Raw data ::
_ _ _ _ _
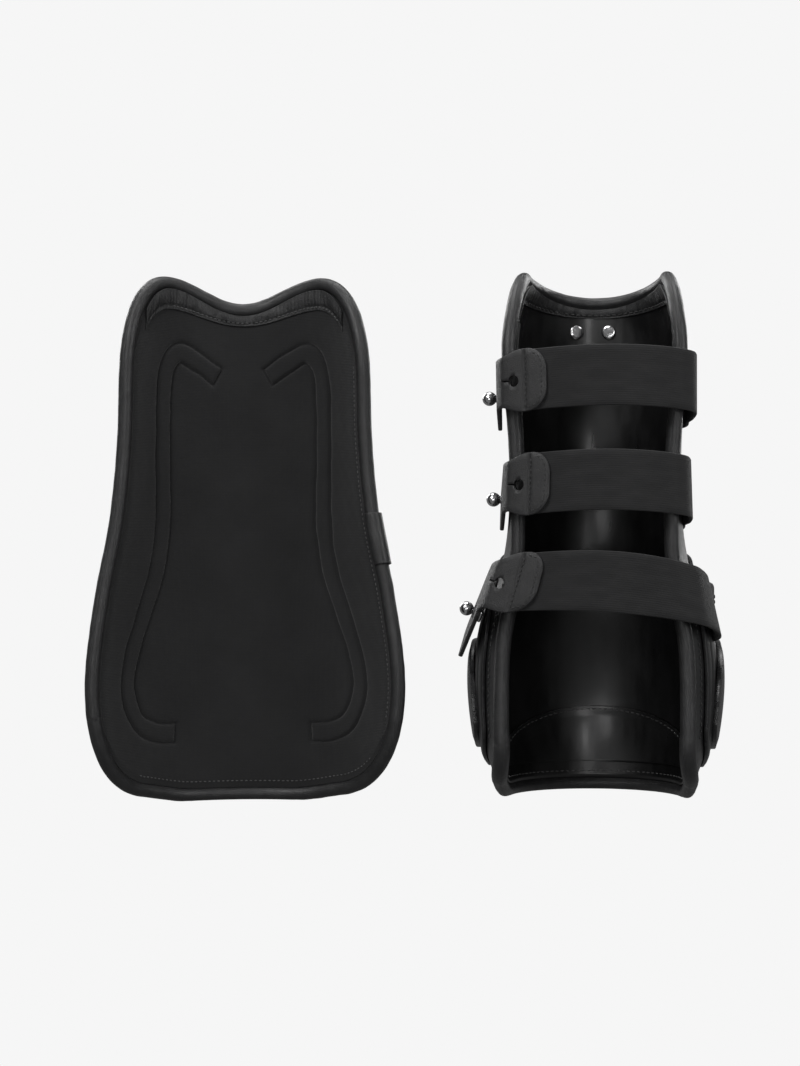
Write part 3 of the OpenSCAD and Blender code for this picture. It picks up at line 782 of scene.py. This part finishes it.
def boot_guards():
    overlay = slab(
        "side_overlay_panel", boot_form, BOOT_PLACE, SHELL_PLASTIC, (-OVERLAY_LIMIT, OVERLAY_LIMIT),
        overlay_bottom, overlay_top, OVERLAY[::-1], (161, 90), overlay_relief, bunch=0.55,
    )
    wear(round_rims(overlay, 0.3), "boot", "moulded_leather", "side_overlay")
    guard = slab(
        "strike_guard_plate", boot_form, BOOT_PLACE, GUARD_PLASTIC, (-GUARD_LIMIT, GUARD_LIMIT),
        guard_bottom, guard_top, GUARD[::-1], (121, 90), guard_relief, bunch=0.3,
    )
    wear(round_rims(guard, 0.9), "boot", "gloss_shell", "strike_guard")


def gathered(seed, depth, pitch=3.2):
    """Puckers of a leather facing drawn in by its stitches, deepest at the lower edge."""

    def relief(s, z, v):
        place = s * 70
        fold = ripple(place, v * 2.5, seed, pitch) * mix(1.0, 0.35, v)
        channel = bell((v - 0.2), 0.09)
        return depth * fold * clip(v * 5) - 0.4 * channel + 0.35 * bell(v - 0.6, 0.35)

    return relief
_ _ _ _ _
The problem :: Repeat every line of the data, exactly and in full.

The result ::
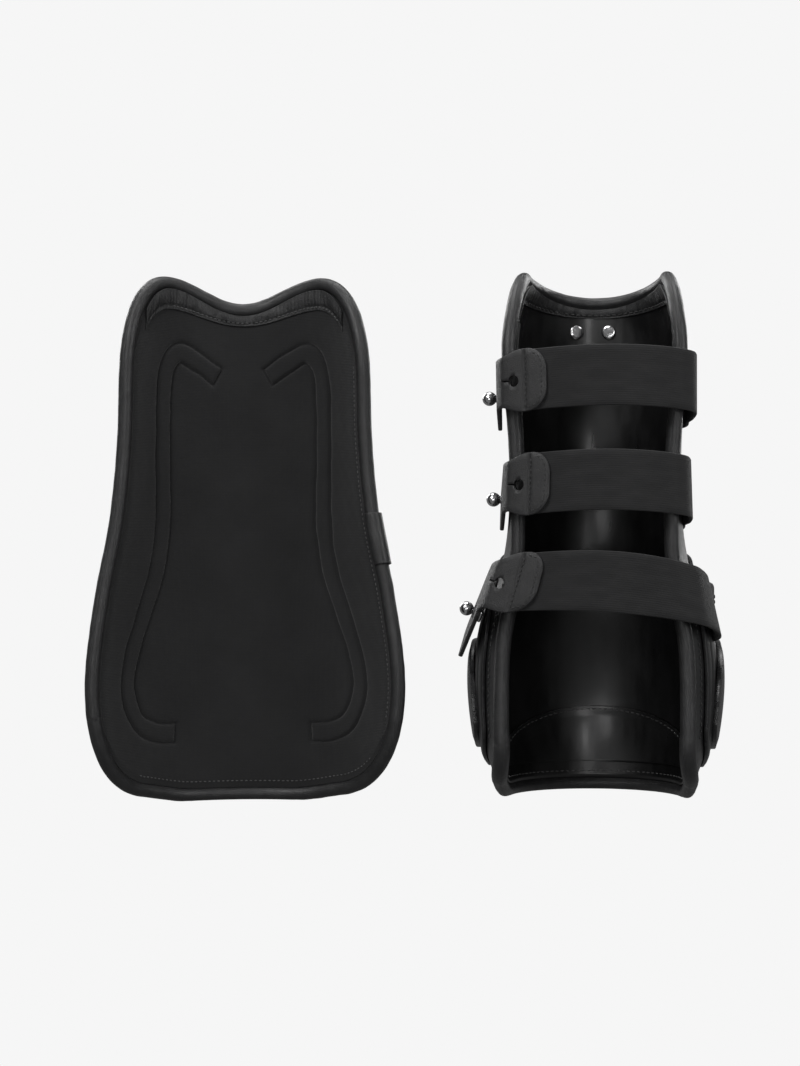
Write part 3 of the OpenSCAD and Blender code for this picture. It picks up at line 782 of scene.py. This part finishes it.
def boot_guards():
    overlay = slab(
        "side_overlay_panel", boot_form, BOOT_PLACE, SHELL_PLASTIC, (-OVERLAY_LIMIT, OVERLAY_LIMIT),
        overlay_bottom, overlay_top, OVERLAY[::-1], (161, 90), overlay_relief, bunch=0.55,
    )
    wear(round_rims(overlay, 0.3), "boot", "moulded_leather", "side_overlay")
    guard = slab(
        "strike_guard_plate", boot_form, BOOT_PLACE, GUARD_PLASTIC, (-GUARD_LIMIT, GUARD_LIMIT),
        guard_bottom, guard_top, GUARD[::-1], (121, 90), guard_relief, bunch=0.3,
    )
    wear(round_rims(guard, 0.9), "boot", "gloss_shell", "strike_guard")


def gathered(seed, depth, pitch=3.2):
    """Puckers of a leather facing drawn in by its stitches, deepest at the lower edge."""

    def relief(s, z, v):
        place = s * 70
        fold = ripple(place, v * 2.5, seed, pitch) * mix(1.0, 0.35, v)
        channel = bell((v - 0.2), 0.09)
        return depth * fold * clip(v * 5) - 0.4 * channel + 0.35 * bell(v - 0.6, 0.35)

    return relief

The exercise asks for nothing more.